Bien que le matériel et les logiciels de dentisterie numérique puissent représenter un investissement initial relativement élevé, le passage du traditionnel au digital peut offrir un retour sur investissement rapide.

Les gains de temps et de ressources constituent en effet de belles économies d’échelle.

Amélioration de l’expérience patient

La numérisation 3D intra-orale est une technologie d’imagerie non invasive qui permet aux praticiens dentaires d’obtenir facilement un modèle 3D de la denture de leur patient. La prise d’empreinte traditionnelle s’avère être inconfortable pour de nombreux patients et elle peut laisser un goût désagréable dans la bouche.

Le patient bénéficie également de délais d’exécution rapides et d’un produit final amélioré.

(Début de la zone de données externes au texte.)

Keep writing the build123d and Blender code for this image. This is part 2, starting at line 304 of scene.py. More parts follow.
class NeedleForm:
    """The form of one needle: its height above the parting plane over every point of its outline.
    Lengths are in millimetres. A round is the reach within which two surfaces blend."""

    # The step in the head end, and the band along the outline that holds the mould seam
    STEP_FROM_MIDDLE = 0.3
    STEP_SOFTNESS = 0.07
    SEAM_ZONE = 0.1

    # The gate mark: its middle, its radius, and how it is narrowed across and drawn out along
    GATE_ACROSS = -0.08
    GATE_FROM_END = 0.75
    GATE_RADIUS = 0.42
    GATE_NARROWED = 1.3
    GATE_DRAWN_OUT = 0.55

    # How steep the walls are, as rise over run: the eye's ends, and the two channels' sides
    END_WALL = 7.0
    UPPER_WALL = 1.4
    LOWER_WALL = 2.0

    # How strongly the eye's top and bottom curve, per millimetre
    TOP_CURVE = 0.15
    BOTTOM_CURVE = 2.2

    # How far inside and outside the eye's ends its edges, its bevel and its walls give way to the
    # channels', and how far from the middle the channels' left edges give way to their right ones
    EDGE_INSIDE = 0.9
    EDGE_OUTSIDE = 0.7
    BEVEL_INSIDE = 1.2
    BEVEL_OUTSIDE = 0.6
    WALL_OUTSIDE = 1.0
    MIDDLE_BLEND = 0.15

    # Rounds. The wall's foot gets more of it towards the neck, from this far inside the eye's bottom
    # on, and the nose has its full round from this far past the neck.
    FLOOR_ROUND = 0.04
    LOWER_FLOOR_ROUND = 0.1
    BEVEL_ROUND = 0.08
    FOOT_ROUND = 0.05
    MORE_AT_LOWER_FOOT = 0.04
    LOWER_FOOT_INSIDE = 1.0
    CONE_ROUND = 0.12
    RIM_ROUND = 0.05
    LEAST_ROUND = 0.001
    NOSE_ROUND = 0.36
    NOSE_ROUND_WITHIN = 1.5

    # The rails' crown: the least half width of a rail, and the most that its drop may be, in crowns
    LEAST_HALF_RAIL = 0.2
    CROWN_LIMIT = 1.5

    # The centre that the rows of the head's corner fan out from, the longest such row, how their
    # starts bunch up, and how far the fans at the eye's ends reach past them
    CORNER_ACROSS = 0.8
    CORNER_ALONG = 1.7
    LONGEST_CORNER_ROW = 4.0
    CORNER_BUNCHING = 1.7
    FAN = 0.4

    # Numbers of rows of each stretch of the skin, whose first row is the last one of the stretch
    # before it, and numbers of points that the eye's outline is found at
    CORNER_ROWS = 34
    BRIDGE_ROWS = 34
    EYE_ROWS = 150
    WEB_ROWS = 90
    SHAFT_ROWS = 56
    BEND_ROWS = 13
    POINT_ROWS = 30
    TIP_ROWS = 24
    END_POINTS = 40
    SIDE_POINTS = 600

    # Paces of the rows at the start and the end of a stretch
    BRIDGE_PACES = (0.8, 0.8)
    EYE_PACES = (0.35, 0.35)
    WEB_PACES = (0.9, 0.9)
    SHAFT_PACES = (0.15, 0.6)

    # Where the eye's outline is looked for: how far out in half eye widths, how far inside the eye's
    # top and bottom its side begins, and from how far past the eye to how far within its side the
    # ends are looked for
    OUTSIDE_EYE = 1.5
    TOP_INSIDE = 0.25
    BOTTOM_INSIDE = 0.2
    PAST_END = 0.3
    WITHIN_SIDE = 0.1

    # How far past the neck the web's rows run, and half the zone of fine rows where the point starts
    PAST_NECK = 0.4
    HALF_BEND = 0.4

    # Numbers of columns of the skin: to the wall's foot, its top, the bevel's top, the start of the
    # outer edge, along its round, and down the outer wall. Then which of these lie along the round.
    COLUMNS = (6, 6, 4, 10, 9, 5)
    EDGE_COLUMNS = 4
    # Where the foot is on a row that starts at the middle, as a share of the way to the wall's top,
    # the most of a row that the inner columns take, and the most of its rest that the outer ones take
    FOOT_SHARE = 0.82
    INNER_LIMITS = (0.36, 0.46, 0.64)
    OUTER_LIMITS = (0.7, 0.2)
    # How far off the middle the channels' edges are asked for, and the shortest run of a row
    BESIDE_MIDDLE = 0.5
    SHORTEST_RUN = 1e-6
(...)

Simplification du flux de travail

L’utilisation de la numérisation 3D et de l’impression 3D réduit considérablement la quantité de travail manuel et fastidieux dans les processus de fabrication dentaire. En outre, la suppression d’étapes dans le flux de travail – comme la nécessité de réaliser un moule à partir d’une empreinte, par exemple – réduit la probabilité d’erreurs en cours de route.

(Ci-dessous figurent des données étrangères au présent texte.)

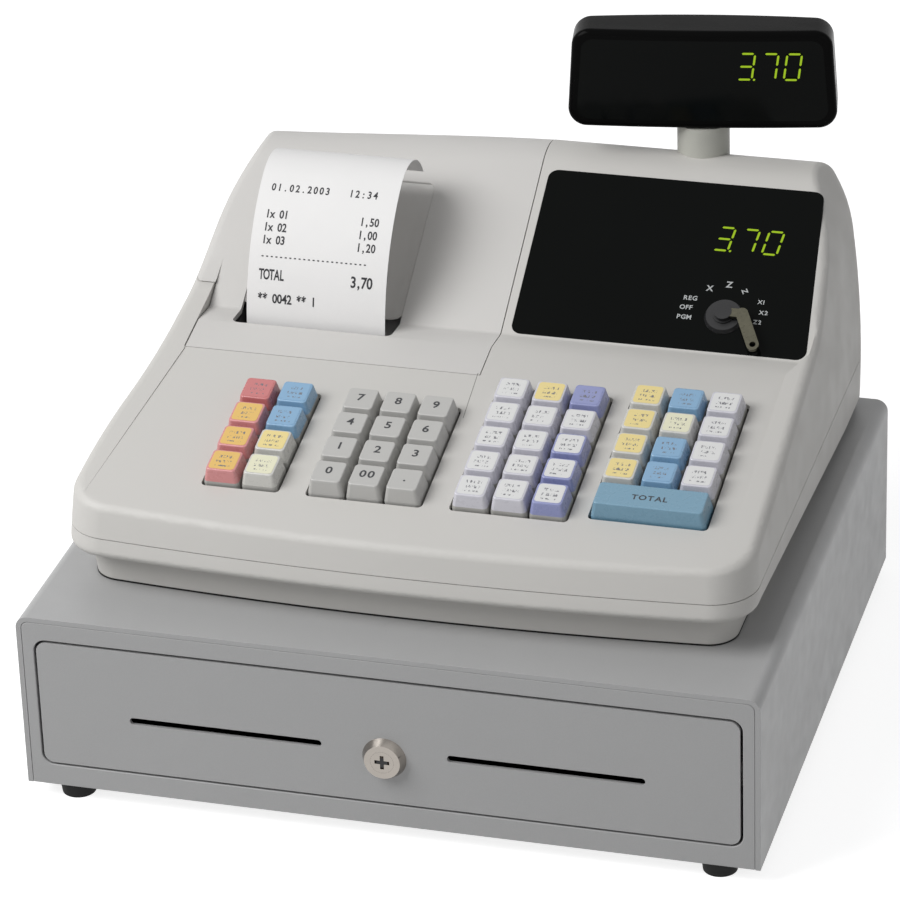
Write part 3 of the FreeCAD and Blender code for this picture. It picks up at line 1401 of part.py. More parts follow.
def receipt():
    """The paper from the roll, round the platen, up through the outlet and over in a curl."""
    platen_z = register_floor + platen_height
    roll_z = register_floor + roll_height
    r_roll = roll_radius + paper_gap + paper_sheet / 2
    r_platen = platen_radius + paper_gap + paper_sheet / 2
    along = V(0, platen_y - roll_y, platen_z - roll_z)
    reach = math.asin((r_roll + r_platen) / along.Length)
    normal = math.atan2(along.z, along.y) - (math.pi / 2 - reach)
    leave = V(0, roll_y + r_roll * math.cos(normal), roll_z + r_roll * math.sin(normal))
    meet = V(0, platen_y - r_platen * math.cos(normal), platen_z - r_platen * math.sin(normal))
    turn = (normal + math.pi + math.pi) / 2
    under = V(0, platen_y + r_platen * math.cos(turn), platen_z + r_platen * math.sin(turn))
    side = V(0, platen_y - r_platen, platen_z)
    rise = V(0, side.y, platen_z + paper_rise)
    bend = math.radians(paper_bend_turn)
    r = paper_bend_radius
    half = V(0, rise.y + r * (1 - math.cos(bend / 2)), rise.z + r * math.sin(bend / 2))
    top = V(0, rise.y + r * (1 - math.cos(bend)), rise.z + r * math.sin(bend))
    c = paper_curl_radius
    centre = V(0, top.y + c * math.cos(bend), top.z - c * math.sin(bend))
    start = math.pi - bend
    curl = math.radians(paper_curl_turn)
    crown = V(0, centre.y + c * math.cos(start - curl / 2), centre.z + c * math.sin(start - curl / 2))
    tip = V(0, centre.y + c * math.cos(start - curl), centre.z + c * math.sin(start - curl))
    path = Part.Wire([Part.LineSegment(leave, meet).toShape(), Part.Arc(meet, under, side).toShape(),
                      Part.LineSegment(side, rise).toShape(), Part.Arc(rise, half, top).toShape(),
                      Part.Arc(top, crown, tip).toShape()])
    strip = path.makeOffset2D(paper_sheet / 2, 0, False, True)
    other = path.makeOffset2D(-paper_sheet / 2, 0, False, True)
    caps = [Part.LineSegment(strip.OrderedVertexes[0].Point, other.OrderedVertexes[0].Point).toShape(),
            Part.LineSegment(strip.OrderedVertexes[-1].Point, other.OrderedVertexes[-1].Point).toShape()]
    wire = Part.Wire(Part.__sortEdges__(strip.Edges + other.Edges + caps))
    sheet = Part.Face(wire).extrude(V(paper_width, 0, 0))
    sheet.translate(V(paper_left, 0, 0))
    nodes["receipt_paper"] = sheet


def head_outline(margin, corner, y0, y1):
    """Front outline of the customer display, wider at its foot, carried from y0 to y1."""
    low = head_width_low / 2 - margin
    high = head_width_high / 2 - margin
    z0 = register_floor + head_height + margin
    z1 = register_floor + head_height + head_size_up - margin
    return prism_xz([(-low, z0), (low, z0), (high, z1), (-high, z1)], [corner] * 4, y0, y1)


def head_plan(margin, front_margin):
    """Plan of the customer display with a bowed front and back."""
    half = head_width_low / 2 + overrun
    front = -head_depth / 2 + front_margin
    back = head_depth / 2 - margin
    z = register_floor + head_height - overrun
    front_arc = Part.Arc(V(-half, front + head_front_bow, z), V(0, front, z), V(half, front + head_front_bow, z))
    back_arc = Part.Arc(V(half, back - head_back_bow, z), V(0, back, z), V(-half, back - head_back_bow, z))
    sides = [Part.LineSegment(V(half, front + head_front_bow, z), V(half, back - head_back_bow, z)),
             Part.LineSegment(V(-half, back - head_back_bow, z), V(-half, front + head_front_bow, z))]
    wire = Part.Wire([front_arc.toShape(), sides[0].toShape(), back_arc.toShape(), sides[1].toShape()])
    return Part.Face(wire).extrude(V(0, 0, head_size_up + 2 * overrun))


def customer_display():
    """Post, and the head that turns on it: shell, window and board."""
    reach = head_depth
    solid = head_outline(0, head_corner, -reach, reach).common(head_plan(0, 0))
    rims = []
    for edge in solid.Edges:
        kinds = [face for face in solid.ancestorsOfType(edge, Part.Face)
                 if abs(middle_normal(face).y) > 0.5]
        if len(kinds) == 1:
            rims.append(edge)
    solid = solid.makeFillet(head_edge, rims)
    inner = head_outline(head_wall, head_corner - head_wall, -reach, reach).common(
        head_plan(head_wall, head_window_sheet + head_wall))
    aperture = head_outline(head_window_margin, head_window_corner, -reach, 0)
    pane = aperture.common(head_plan(0, seat_gap)).cut(head_plan(-overrun, head_window_sheet))
    socket_z = register_floor + head_height
    neck = rod(V(0, 0, socket_z), V(0, 0, 1), spigot_radius + running_gap + spigot_wall,
               head_socket + head_wall)
    shell = solid.cut(inner).cut(aperture)
    shell = join([shell, neck.common(inner)])
    shell = shell.cut(rod(V(0, 0, socket_z - overrun), V(0, 0, 1), spigot_radius + running_gap,
                          head_socket + overrun))
    ledge = head_outline(head_wall / 2, head_corner - head_wall / 2, -reach, reach).common(
        head_plan(0, head_window_sheet + seat_gap)).cut(head_plan(-overrun, head_window_sheet + head_wall))
    ledge = ledge.cut(head_outline(head_window_margin + head_wall, head_window_corner, -reach, reach))
    shell = join([shell, ledge])
    y = -head_depth / 2 + head_window_sheet + head_board_gap
    z = register_floor + head_height + head_size_up / 2
    board = box(-head_board_width / 2, head_board_width / 2, y, y + head_board_sheet,
                z - head_board_height / 2, z + head_board_height / 2)
    pegs = [rod(V(side * (head_board_width / 2 - peg_radius * 2), y, z), V(0, -1, 0), peg_radius,
                head_board_gap - head_front_bow / 2) for side in (-1, 1)]
    board = join([board] + pegs).cut(pane)
    for name, shape in (("customer_shell", shell), ("customer_window", pane), ("customer_board", board)):
        shape.rotate(V(0, 0, 0), V(0, 0, 1), head_yaw)
        shape.translate(V(post_x, post_y, 0))
        nodes[name] = shape
    foot = register_floor + post_foot_height
    shoulder = register_floor + head_height - body_gap
    barrel = tube(V(post_x, post_y, foot), V(0, 0, 1), post_radius, post_radius - post_wall,
                  shoulder - foot)
    lid = rod(V(post_x, post_y, shoulder - post_wall), V(0, 0, 1), post_radius - post_wall / 2, post_wall)
    spigot = rod(V(post_x, post_y, shoulder - post_wall), V(0, 0, 1), spigot_radius,
                 post_wall + head_socket)
    bore = rod(V(post_x, post_y, foot - overrun), V(0, 0, 1), spigot_radius - spigot_wall,
               shoulder - foot + head_socket + overrun * 2)
    nodes["display_post"] = join([barrel, lid, spigot]).cut(bore)


def main():
    """Makes every piece and writes one file for each."""
    drawer_case()
    drawer_unit()
    latch()
    printer_cover(casing_outer(True), casing_inner(True))
    outer = casing_outer(False)
    inner = casing_inner(False)
    upper_case(outer, inner)
    lower_case()
    electronics()
    window_and_switch()
    keys()
    key_frame()
    printer()
    receipt()
    customer_display()
    os.makedirs("parts", exist_ok=True)
    for name in nodes:
        shape = nodes[name].copy()
        shape.translate(V(0, -middle_y, 0))
        shape.exportStep("parts/%s.step" % name)
        print(name, len(shape.Solids), shape.isValid(), round(shape.Volume))
    print("nodes", len(nodes))


main()
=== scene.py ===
"""Looks of the ticket register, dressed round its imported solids.

The register is an ABS casing with a keyboard, a receipt printer, an operator display with its mode
switch and a turning customer display, standing on a painted steel cash drawer.
"""

import json
import logging
import math
from collections.abc import Callable, Iterable, Iterator, Sequence
from contextlib import contextmanager
from dataclasses import dataclass, field
from enum import Enum

import bpy
from mathutils import Matrix, Vector

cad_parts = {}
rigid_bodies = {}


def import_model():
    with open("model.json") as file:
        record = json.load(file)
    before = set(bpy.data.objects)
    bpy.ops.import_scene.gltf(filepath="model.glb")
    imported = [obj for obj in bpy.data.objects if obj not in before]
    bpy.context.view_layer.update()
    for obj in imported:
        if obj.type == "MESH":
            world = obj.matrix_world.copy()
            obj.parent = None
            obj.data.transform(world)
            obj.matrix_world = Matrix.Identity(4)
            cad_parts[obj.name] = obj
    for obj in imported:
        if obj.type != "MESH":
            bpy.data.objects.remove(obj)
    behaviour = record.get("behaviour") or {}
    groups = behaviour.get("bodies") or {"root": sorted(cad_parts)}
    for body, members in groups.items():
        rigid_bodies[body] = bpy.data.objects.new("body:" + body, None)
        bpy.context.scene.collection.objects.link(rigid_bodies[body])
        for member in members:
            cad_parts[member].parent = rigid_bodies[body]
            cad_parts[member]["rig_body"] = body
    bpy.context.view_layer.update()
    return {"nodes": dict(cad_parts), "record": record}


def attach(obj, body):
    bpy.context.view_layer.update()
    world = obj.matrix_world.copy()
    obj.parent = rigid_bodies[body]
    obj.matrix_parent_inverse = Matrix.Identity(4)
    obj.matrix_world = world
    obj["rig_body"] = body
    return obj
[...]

Haute qualité et ajustement amélioré

Les imprimantes dentaires 3D haut de gamme produisent des pièces de très bonne qualité, et la numérisation 3D et l’impression 3D garantissent un ajustement optimal au patient. Les améliorations sans cesse apportées aux technologies d’impression et de post-traitement continueront à améliorer la qualité des modèles, des restaurations et des appareils dentaires imprimés à l’avenir.

Délais d’exécution courts

Alors que la fabrication d’une couronne dentaire peut prendre deux à trois semaines avec les méthodes conventionnelles, la numérisation 3D et l’impression 3D permettent de réduire ce délai à quelques jours, voire moins. Cela présente des avantages financiers évidents pour les cabinets et laboratoires dentaires, ainsi que des avantages médicaux ou cosmétiques pour les patients.

Intégration

La dentisterie numérique englobe différents processus, mais l’intégration entre, par exemple, les logiciels de numérisation 3D et les logiciels de CAO, permet de passer très facilement d’une étape à l’autre du flux de travail.

Dans certaines circonstances, l’imagerie, la modélisation et la fabrication peuvent être traitées sur un seul ordinateur.

FAQ

Le coût d’achat du matériel de dentisterie numérique est-il justifié ?

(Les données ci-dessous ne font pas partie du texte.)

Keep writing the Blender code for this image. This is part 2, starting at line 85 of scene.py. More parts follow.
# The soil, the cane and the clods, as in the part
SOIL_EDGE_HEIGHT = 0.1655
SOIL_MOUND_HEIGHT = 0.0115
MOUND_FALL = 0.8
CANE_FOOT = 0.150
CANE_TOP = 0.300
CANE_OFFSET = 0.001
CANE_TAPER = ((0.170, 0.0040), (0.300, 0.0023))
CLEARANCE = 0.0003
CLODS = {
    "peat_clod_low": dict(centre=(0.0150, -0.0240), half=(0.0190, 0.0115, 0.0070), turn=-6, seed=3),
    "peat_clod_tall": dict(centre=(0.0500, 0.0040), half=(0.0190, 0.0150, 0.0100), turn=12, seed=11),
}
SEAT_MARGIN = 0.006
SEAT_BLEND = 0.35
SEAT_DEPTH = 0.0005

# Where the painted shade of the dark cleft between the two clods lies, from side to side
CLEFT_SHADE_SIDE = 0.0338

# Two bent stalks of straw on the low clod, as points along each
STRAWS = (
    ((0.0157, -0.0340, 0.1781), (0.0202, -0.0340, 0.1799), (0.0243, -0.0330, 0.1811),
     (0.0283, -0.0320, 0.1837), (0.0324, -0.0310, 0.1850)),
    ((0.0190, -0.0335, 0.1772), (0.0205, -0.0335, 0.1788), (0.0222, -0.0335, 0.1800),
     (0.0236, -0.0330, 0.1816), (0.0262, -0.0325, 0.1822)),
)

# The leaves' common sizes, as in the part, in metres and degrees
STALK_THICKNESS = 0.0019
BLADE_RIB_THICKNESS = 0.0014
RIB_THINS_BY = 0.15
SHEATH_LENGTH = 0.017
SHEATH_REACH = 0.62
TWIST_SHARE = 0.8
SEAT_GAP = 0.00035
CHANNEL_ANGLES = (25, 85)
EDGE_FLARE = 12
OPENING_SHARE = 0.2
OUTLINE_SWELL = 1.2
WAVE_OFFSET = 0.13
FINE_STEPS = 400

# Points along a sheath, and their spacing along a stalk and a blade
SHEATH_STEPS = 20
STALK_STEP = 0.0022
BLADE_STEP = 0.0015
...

Les outils de dentisterie numérique tels que les scanners 3D et les imprimantes 3D ont d’ores et déjà justifié leur coût pour de nombreux laboratoires et cabinets dentaires. Le calculateur de retour sur investissement de Formlabs suggère qu’un laboratoire imprimant 5 modèles orthodontiques par jour pourrait atteindre son seuil de rentabilité avec une imprimante 3D résine en moins de deux mois.

Les imprimantes 3D peuvent-elles imprimer de véritables prothèses, couronnes et autres restaurations ?

Bien que les imprimantes 3D soient plus souvent utilisées indirectement pour fabriquer des moules, l’impression directe de restaurations à usage final se répand de plus en plus.